Sur ces questions, qui ont fait déraper Buttiglione, de l’homosexualité et du statut de la femme, toute orthodoxie trop affirmée équivaut à de l’intégrisme. Tout discours de certitude éthique ou religieuse passe pour décalé, voire liberticide. Faut-il s’interdire d’avoir des "convictions privées" sous prétexte qu’on devient commissaire européen ?

Le divorce s’aggrave entre le christianisme de conviction d’un Buttiglione et une Europe sécularisée, laïcisée, pour qui l’Eglise n’est plus qu’un groupe de pression parmi d’autres. Scénario insoutenable pour le Vatican, qui a bataillé des années entières - en vain - pour inscrire dans le préambule de la Charte, puis de la Constitution européenne, une référence claire aux racines chrétiennes de l’Europe. Non pour défendre ses intérêts, plaidait-elle, mais par évidence historique. Qui peut ignorer la part du christianisme dans le patrimoine culturel et celui des valeurs européennes ? Pour la première fois, l’Europe débattait de son identité. Etait-il choquant de définir des références communes, au moment où de nouveaux défis apparaissent (élargissement, montée du racisme et de l’antisémitisme, frustrations sociales, etc.) et où la Turquie musulmane frappe à la porte ?

La réaction du Vatican dans l’affaire Buttiglione est disproportionnée. Cette caricature de combat, à l’échelle européenne, entre "cléricalisme" et "laïcisme", date d’un autre âge. Si la mention "chrétienne" ne figure pas dans la Constitution, celle-ci, dans son fameux article 51, garantit aux Eglises une reconnaissance et une indépendance que certaines d’entre elles n’ont jamais connues, dans des régimes de séparation (France), autant que de religion d’Etat (Grèce ou Finlande).
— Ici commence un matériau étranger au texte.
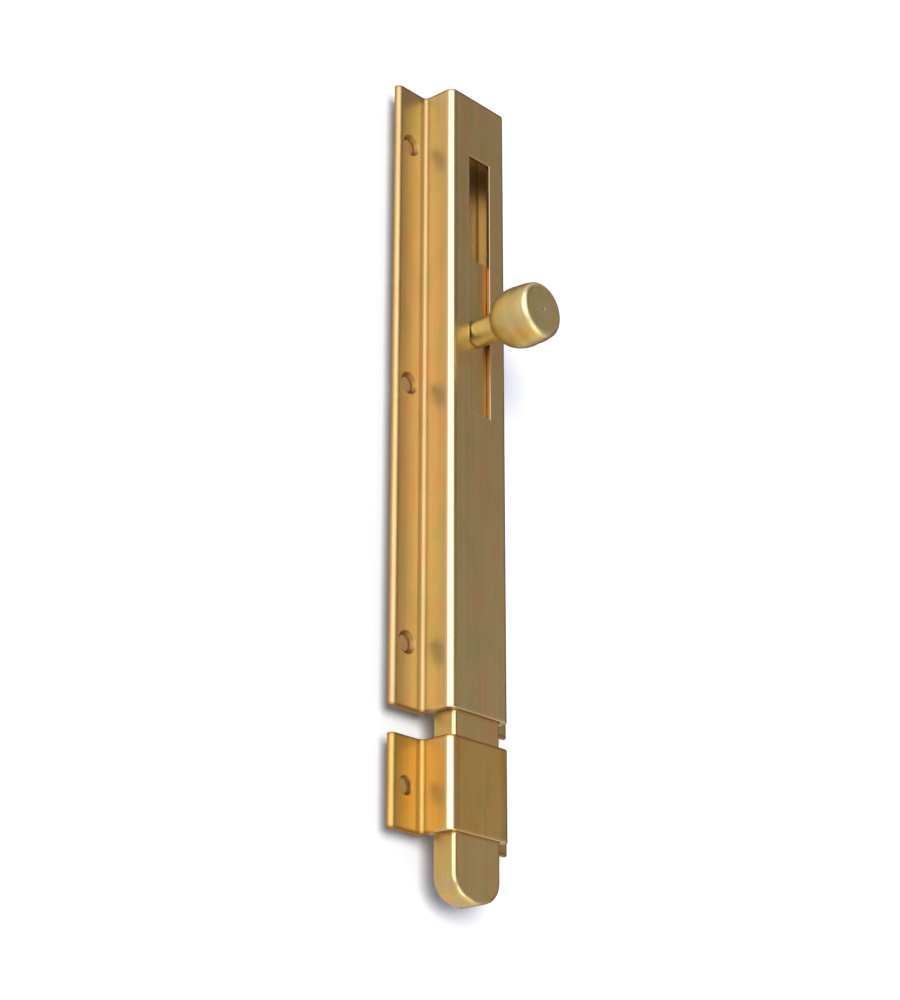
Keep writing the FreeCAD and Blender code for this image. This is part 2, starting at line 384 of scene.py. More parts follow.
def dress(piece: bpy.types.Object, material: bpy.types.Material, body: str, node: str) -> None:
    """Gives a piece its finish and its place in the frame.

    Args:
        piece: The finished piece.
        material: Its finish.
        body: Frame body that it rides on.
        node: Frame node that it stands for.
    """
    piece.data.materials.append(material)
    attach(piece, body)
    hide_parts(node)
    log.info("%s: %d faces, rides on %s, stands for %s", piece.name, len(piece.data.polygons), body, node)


def linear(colour: str) -> tuple[float, float, float, float]:
    """Turns an sRGB hex colour into the linear colour that a shader takes.

    Args:
        colour: Six hex digits after a hash sign.

    Returns:
        Linear red, green, blue and an alpha of 1.
    """
    values = (int(colour[i:i + 2], 16) / 255 for i in (1, 3, 5))
    red, green, blue = ((v / 12.92) if v <= 0.04045 else ((v + 0.055) / 1.055) ** 2.4 for v in values)
    return red, green, blue, 1.0


def scaled(colour: str, level: float) -> tuple[float, float, float, float]:
    """Linear colour of an sRGB hex colour, times a level."""
    red, green, blue, _ = linear(colour)
    return red * level, green * level, blue * level, 1.0


def add_node(tree: Tree, kind: str, settings: dict | None = None,
             values: dict | None = None, links: dict | None = None) -> bpy.types.Node:
    """Adds a node, sets it up and links its inputs.

    Args:
        tree: Node tree that takes it.
        kind: Blender's name of the node type.
        settings: Properties of the node.
        values: Values of its input sockets, by name or number.
        links: Output sockets to link to its inputs, by name or number, or nodes for their first output.

    Returns:
        The node.
    """
    node = tree.nodes.new(kind)
    for key, value in (settings or {}).items():
        setattr(node, key, value)
    for key, value in (values or {}).items():
        node.inputs[key].default_value = value
    for key, source in (links or {}).items():
        tree.links.new(source.outputs[0] if isinstance(source, bpy.types.Node) else source, node.inputs[key])
    return node


def per_metre(size: float) -> float:
    """Pattern scale for features of a size in millimetres."""
    return 1 / (size * MM)


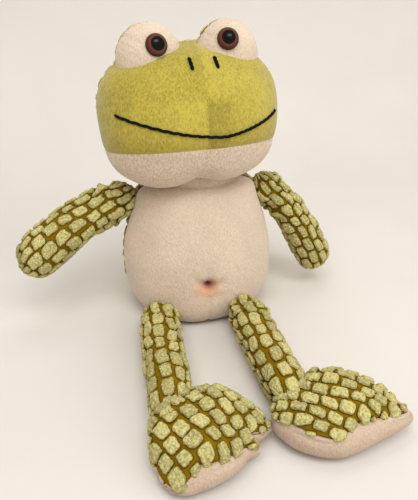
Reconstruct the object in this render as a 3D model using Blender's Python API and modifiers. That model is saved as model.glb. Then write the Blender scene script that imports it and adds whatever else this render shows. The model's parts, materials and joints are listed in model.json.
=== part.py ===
"""A sitting plush frog: sewn panels over fibre filling, with a pellet pouch in the seat.

Metres, +Z up. The frog faces -Y, so its own right side is at -X and its left side at +X. Each body part
is a closed form shaped from a sphere. Its panels are that form with the cloth's thickness, cut along the
seams, and its filling is the same form drawn in. Every limb is gathered to a ball at its root. The ball
turns in a round recess, over a small cloth gusset that holds the first of its two joints.
"""

import math

import bmesh
import bpy
from mathutils import Euler, Matrix, Vector

# Cloth, seams and clearances
SKIN = 0.0012
GUSSET_CLOTH = 0.0008
SEAM_GAP = 0.0004
CLEARANCE = 0.0003
FILL_GAP = 0.0008
PRESSED_DEPTH = 0.0005
BLOCK_SIZE = 0.6
WELD = 0.00001

# Torso: its shoulders end at a ball that carries the head
TORSO_WIDTH = 0.1345
TORSO_DEPTH = 0.102
TORSO_SHOULDER_HEIGHT = 0.1185
SIDE_SEAM_Y = 0.004
SEAT_SEAM_HEIGHT = 0.009
PELLET_HEIGHT = 0.024

# Neck ball, its gusset and the pose of the head
NECK_BALL_RADIUS = 0.040
NECK_HEIGHT = 0.0945
NECK_Y = 0.003
NECK_BALL_ANGLE = math.radians(38)
NECK_GUSSET_RADIUS = 0.0165
HEAD_TURNED = math.radians(4)
HEAD_ROLLED = math.radians(-1)

# Head, measured from the neck's centre
HEAD_WIDTH = 0.142
HEAD_DEPTH = 0.103
HEAD_HEIGHT = 0.1060
HEAD_BASE = 0.0275
HEAD_SHIFT = 0.006
BACK_SEAM_Y = 0.005
CHIN_SEAM_HEIGHT = 0.0563
CHIN_SEAM_TILT = math.radians(9)
MIDDLE_SEAM_LEAN = math.radians(4)

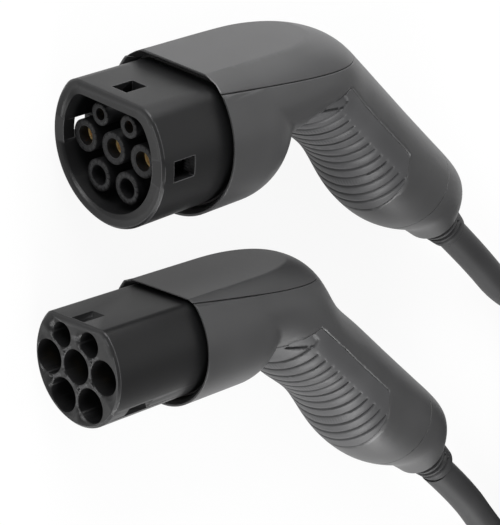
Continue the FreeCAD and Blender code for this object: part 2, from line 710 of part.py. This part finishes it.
def plug_nose(placement):
    """The solid nose of the plug, with seven chambers and three latch notches."""
    start = "-plug_nose_length"
    back = "contact_back"
    outer = d_body("plug_nose_outer", "plug_nose", start, f"plug_nose_length + {back}",
                   chamfer=True)
    tools = []
    for name, up, side, family, fitted in contact_spots():
        depth = "plug_nose_length - chamber_floor"
        tools.append(rod(f"plug_chamber_{name}", f"{family}_chamber", depth, start, up, side))
        if fitted:
            tools.append(rod(f"plug_hole_{name}", f"{family}_seat",
                             f"chamber_floor + {back}", "-chamber_floor", up, side))
    tools.append(box("plug_notch_top", ("window_length", "20", "window_width - 1"),
                     (f"{start} + 1.4", "plug_nose_flat - 2.4", "-(window_width - 1) / 2")))
    for side in (-1, 1):
        tools.append(side_notch(side))
    shanks = back_hardware("plug", placement, "plug_nose", back)
    tool = joined("plug_nose_openings", tools + shanks + [seal_groove("plug")])
    node(cut("plug_nose_cut", outer, tool), "plug_nose_block", placement)


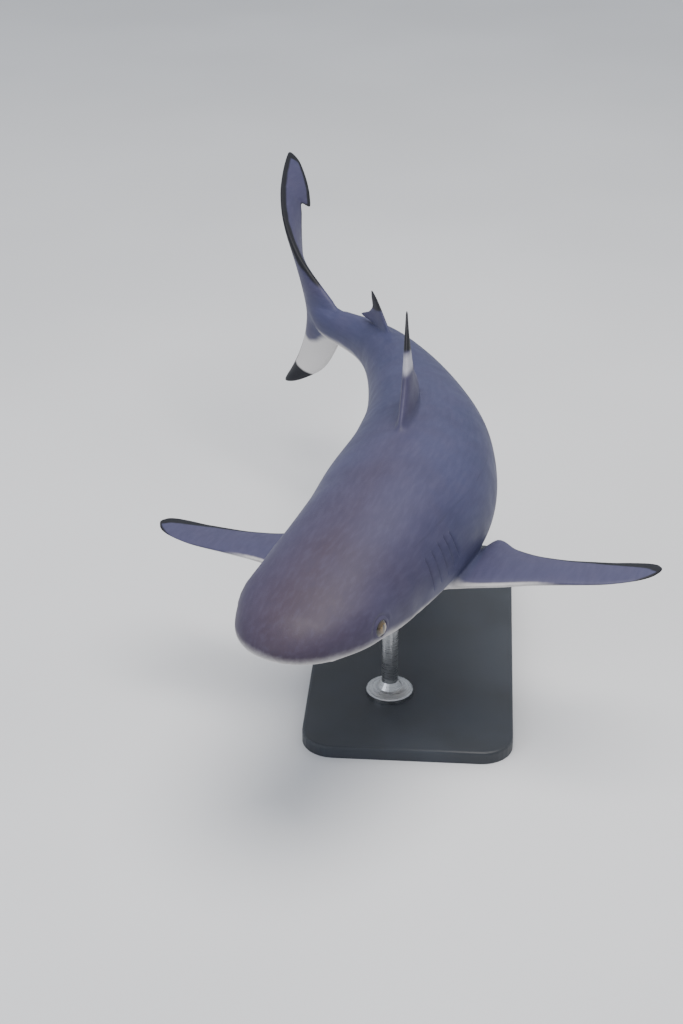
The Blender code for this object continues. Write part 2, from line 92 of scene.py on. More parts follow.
# Fin outlines: height from the root, leading edge, trailing edge
PECTORAL = (
    (-0.030, -0.008, 0.052), (0.000, 0.000, 0.062), (0.018, 0.0027, 0.0962), (0.041, 0.0064, 0.0779),
    (0.0715, 0.0129, 0.0659), (0.102, 0.0165, 0.0621), (0.133, 0.0203, 0.0622), (0.153, 0.0263, 0.0641),
    (0.167, 0.0332, 0.0648), (0.174, 0.0386, 0.0638), (0.1785, 0.0444, 0.0617), (0.1808, 0.0494, 0.0584),
)
PELVIC = (
    (-0.014, -0.008, 0.045), (0.000, 0.000, 0.048), (0.010, 0.004, 0.075), (0.025, 0.012, 0.058),
    (0.040, 0.022, 0.046), (0.048, 0.030, 0.043), (0.050, 0.034, 0.041),
)
FIRST_DORSAL = (
    (-0.024, -0.018, 0.105), (0.000, 0.000, 0.105), (0.0095, 0.011, 0.137), (0.017, 0.019, 0.119),
    (0.032, 0.036, 0.101), (0.050, 0.054, 0.092), (0.068, 0.071, 0.0905), (0.081, 0.086, 0.096),
    (0.087, 0.096, 0.100),
)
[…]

Elle invite à une collaboration "à l’allemande" entre l’Etat et les confessions, qui a dû échapper aux parlementaires les plus chatouilleux en matière de laïcité. Et, vilipendée par le Vatican et ses voisins pour sa loi interdisant les signes ostensibles à l’école, la France est-elle aussi antireligieuse qu’on l’a dit ? Accueillant le pape à Lourdes, en août, Jacques Chirac lui a présenté l’hommage de la France, "vieille nation chrétienne".

UN DISCOURS DE DISCRÉDIT

Le Vatican est mal venu de crier à l’antichristianisme de la nouvelle Europe. La vérité est ailleurs. Des pays comme l’Espagne - où le mariage homosexuel sera bientôt légalisé - ou l’Autriche, qui perd des dizaines de milliers de fidèles dans les scandales de prêtres pédophiles, illustrent le naufrage du catholicisme en Europe. Sa parole ne pèse plus guère. Si l’Eglise est parfois requise pour jouer les pompiers dans les banlieues, ses avis sont ignorés quand elle se bat pour la régularisation des immigrés sans papiers, la défense de l’emploi des travailleurs menacés, le respect de la cellule familiale et de la vie.

On ne retient plus de son discours que ses interdits sur la contraception, le préservatif, l’avortement, l’homosexualité. Ses avertissements sur les manipulations d’embryons ou l’euthanasie active se heurtent à une générale surdité.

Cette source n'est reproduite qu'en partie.